Next, prepare a baking sheet with parchment paper and set aside, until ready to use.
In mixing bowl, add the egg whites and cream of tartar together and beat with a whisk or hand mixer until frothy.
Once the egg whites are frothy, add in the sugar while mixing with the hand mixer. To slowly incorporate, add one teaspoon of sugar at a time or with a slow continuous pour as you mix.
Add the vanilla and mix at medium-high speed for about 10 minutes until you have a marshmallow-like soft meringue that barely holds a stiff peak.
Then split the mixture in half, dye half of the mixture with red food dye and leave the other white or another variation of red or pink.
Add the meringue mixture into piping bags and cut the tips.
Place both piping bags in a third empty piping bag to swirl the two colors together.
Begin to pipe out heart cookies on the prepared parchment baking sheet. Top with sprinkles.
Bake for 1 hour in the oven. Allow to cool completely after baking.
Notes
This Recipe Can be Doubled: Easy meringue cookies are always a crow pleaser. Simply increase the ingredients proportionately and split it into two baking sheets before baking.

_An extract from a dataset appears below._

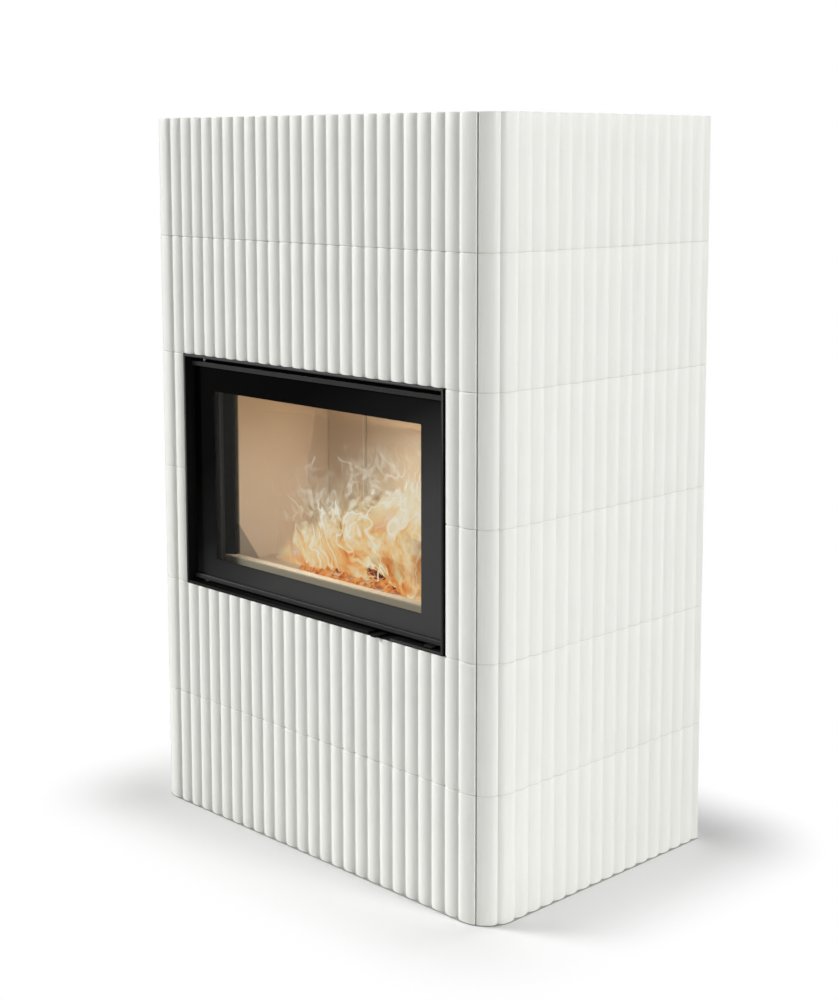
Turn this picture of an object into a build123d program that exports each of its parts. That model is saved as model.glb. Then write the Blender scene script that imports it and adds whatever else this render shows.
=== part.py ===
from build123d import *
from math import asin, cos, degrees, radians, sin, sqrt
import os

# Reeded tile stove with a wide glass door: six courses of white glazed tiles around a steel
# fire box. Millimetres, +Z up, front towards -Y, origin on the floor under the middle of the
# object's box. A depth is measured backwards from the plane of the front rib crowns.

# ---- tile casing ----
COURSES = 6
TILE_H = 248.0
COURSE_GAP = 2.0
BASE_T = 2.0
TILE_T = 45.0
RIB_PITCH = 36.0
RIB_DEPTH = 5.0
FRONT_RIBS = 24
SIDE_RIBS = 15
OPENING_RIBS = 22
CORNER_R = 65.0
FLANK_RUN = 14.5
JOINT_ANGLE = 26.0
JOINT_GAP = 2.0
JOINT_BEVEL = 1.2
EDGE_ROUND = 3.5
EDGE_PROUD = 0.5
STRIP_INSET = 15.0
STRIP_W = 23.0
STRIP_END = 6.0
BELOW_DOOR_COURSES = 2
DOOR_COURSES = 2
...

Slowly Add Eggs: It I important to crack the eggs one at a time, in order to be weary that no egg yolk gets in accidentally added as it will impact the integrity of the meringue.
Consistency: This meringue is different from classic meringue cookies recipe, which has more of a fluffy crunchy texture, whereas this recipe results in a fluffy soft and chewy texture. This is due to the length of beating the egg white and sugar mixture.
Additions: A little pinch of salt or mini chocolate chips.
Clean: Make sure there is no residue on any of your equipment, wipe down with vinegar.